Harriet declined from 385→347 cfs at ~0.44%/hr — slightly faster than Day 21 (~0.42%/hr). Harriet continues to decline faster than St. Joe despite having larger drainage area. The St. Joe→Harriet gain has also been shrinking: Day 21 it was ~61 cfs (19%), Day 22 it's ~49 cfs (16%).
Bear Creek appears to have reached its baseflow floor at 2.36-2.37 ft / ~8.7-9.3 cfs. The CFS oscillation between 8.74 and 9.31 is just quantization noise. This is the first gauge in the study to demonstrably reach a baseflow floor.
Richland Creek continues to show noisy readings (1.13-1.18 ft range) but the central tendency has dropped to about 1.15 ft, down from ~1.18 on Day 21. Still showing the characteristic karst-influenced noise pattern.
None — no precipitation.
No events to track.
The extended dry recession continues to provide excellent baseflow characterization data. The 10-day zero-precip period is the longest in the study to date.
Pruitt recession acceleration is anomalous. The Pruitt CFS recession rate increased from ~0.38%/hr (Day 21) to ~0.47%/hr (Day 22), which contradicts the expected asymptotic deceleration toward baseflow. However, the Pruitt height data shows continued slow recession (3.91→3.84 ft), consistent with expectations. This confirms the local knowledge observation about the Pruitt rating curve being unreliable at low stages — the CFS values are becoming increasingly unreliable as stage drops. For Pruitt at low flow, height is the better metric. This is an important finding for the study: Pruitt CFS should be used with extreme caution below approximately 4.0 ft / 160 cfs.

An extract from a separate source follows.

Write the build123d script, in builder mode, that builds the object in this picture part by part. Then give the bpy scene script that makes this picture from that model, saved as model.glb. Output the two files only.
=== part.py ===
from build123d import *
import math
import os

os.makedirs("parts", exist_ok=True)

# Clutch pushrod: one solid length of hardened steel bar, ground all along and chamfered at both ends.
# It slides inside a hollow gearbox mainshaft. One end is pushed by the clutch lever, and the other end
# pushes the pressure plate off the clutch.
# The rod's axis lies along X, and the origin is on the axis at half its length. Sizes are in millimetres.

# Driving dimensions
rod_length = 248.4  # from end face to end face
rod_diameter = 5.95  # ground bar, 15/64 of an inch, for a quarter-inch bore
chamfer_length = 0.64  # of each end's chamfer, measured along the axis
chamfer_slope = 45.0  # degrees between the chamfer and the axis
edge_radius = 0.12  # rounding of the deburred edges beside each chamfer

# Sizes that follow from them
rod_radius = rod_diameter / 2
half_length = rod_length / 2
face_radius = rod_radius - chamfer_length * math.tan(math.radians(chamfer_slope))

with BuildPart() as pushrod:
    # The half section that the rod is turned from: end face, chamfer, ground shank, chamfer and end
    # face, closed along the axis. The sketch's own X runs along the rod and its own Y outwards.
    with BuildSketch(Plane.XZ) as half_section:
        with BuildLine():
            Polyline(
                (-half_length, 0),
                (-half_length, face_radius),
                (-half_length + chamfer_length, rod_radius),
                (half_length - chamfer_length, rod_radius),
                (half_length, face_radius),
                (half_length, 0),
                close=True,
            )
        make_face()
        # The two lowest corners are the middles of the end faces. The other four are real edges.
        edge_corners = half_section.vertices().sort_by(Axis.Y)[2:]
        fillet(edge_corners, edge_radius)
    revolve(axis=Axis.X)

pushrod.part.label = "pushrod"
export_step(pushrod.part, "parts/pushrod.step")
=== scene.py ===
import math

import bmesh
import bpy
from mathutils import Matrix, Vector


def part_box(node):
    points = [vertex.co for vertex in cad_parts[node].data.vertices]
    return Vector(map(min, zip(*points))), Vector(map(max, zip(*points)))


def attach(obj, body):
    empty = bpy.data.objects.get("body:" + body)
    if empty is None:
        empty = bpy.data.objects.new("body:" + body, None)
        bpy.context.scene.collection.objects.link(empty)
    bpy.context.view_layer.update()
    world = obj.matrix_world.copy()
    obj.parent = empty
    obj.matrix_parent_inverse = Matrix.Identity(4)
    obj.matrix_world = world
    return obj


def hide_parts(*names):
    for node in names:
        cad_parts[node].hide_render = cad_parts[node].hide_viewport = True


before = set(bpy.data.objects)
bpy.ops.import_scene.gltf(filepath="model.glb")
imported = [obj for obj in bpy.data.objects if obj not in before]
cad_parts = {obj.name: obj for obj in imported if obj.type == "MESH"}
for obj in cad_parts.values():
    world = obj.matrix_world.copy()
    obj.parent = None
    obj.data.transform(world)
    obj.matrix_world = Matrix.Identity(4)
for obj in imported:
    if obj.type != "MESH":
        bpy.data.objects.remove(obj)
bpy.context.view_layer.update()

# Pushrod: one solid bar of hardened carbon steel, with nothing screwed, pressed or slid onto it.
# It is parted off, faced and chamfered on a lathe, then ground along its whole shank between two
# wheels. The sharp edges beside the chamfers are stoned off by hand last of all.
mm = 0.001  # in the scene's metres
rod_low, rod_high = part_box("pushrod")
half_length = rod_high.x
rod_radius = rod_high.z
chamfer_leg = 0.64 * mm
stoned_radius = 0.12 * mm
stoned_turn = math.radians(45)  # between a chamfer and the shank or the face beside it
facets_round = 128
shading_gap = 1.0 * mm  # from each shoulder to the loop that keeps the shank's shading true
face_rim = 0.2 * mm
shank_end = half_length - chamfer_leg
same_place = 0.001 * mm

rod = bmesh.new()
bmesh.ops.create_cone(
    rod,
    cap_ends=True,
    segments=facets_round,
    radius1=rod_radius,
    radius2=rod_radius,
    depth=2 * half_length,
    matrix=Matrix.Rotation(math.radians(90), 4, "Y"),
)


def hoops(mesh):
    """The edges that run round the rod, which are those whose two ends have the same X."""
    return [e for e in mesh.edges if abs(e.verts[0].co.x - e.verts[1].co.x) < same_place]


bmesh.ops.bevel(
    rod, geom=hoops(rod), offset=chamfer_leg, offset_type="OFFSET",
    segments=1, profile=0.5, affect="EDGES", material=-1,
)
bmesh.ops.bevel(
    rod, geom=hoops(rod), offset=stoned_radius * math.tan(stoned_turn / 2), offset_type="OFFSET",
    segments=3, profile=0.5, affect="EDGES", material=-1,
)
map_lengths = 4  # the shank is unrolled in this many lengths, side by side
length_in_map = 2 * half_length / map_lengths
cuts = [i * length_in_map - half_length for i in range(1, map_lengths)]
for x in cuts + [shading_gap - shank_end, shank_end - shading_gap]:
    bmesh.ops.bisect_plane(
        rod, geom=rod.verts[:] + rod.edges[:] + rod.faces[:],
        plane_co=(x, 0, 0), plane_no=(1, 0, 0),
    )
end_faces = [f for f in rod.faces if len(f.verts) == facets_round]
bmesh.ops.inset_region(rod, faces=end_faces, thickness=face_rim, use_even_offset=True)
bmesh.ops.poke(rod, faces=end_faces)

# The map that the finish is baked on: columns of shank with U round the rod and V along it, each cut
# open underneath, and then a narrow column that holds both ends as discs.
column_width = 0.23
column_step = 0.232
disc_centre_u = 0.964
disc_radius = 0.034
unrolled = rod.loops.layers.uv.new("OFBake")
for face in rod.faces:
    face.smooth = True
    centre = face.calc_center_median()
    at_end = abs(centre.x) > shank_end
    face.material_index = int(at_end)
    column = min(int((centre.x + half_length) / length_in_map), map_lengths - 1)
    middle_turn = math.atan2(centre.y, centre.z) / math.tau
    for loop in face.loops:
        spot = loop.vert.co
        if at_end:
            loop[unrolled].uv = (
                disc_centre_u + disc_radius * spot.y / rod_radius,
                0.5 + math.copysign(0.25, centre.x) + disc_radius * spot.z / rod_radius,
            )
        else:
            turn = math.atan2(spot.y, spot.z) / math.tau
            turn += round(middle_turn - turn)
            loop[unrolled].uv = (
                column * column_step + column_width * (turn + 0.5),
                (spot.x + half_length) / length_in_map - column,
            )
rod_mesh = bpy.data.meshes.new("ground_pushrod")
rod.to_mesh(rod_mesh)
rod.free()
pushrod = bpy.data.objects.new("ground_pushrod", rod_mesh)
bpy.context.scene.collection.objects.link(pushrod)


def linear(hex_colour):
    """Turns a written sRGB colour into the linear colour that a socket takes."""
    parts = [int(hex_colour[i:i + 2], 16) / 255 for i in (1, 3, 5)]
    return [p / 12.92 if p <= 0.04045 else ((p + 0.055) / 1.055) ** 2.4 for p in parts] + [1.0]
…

Bear Creek has reached baseflow floor — the first gauge in the study to do so. At 239 km² drainage, Bear Creek (8.7-9.3 cfs) yields only ~0.037 cfs/km² (0.05 mm/day), which is extremely low. This suggests Bear Creek's watershed has very limited deep groundwater storage relative to other sub-basins.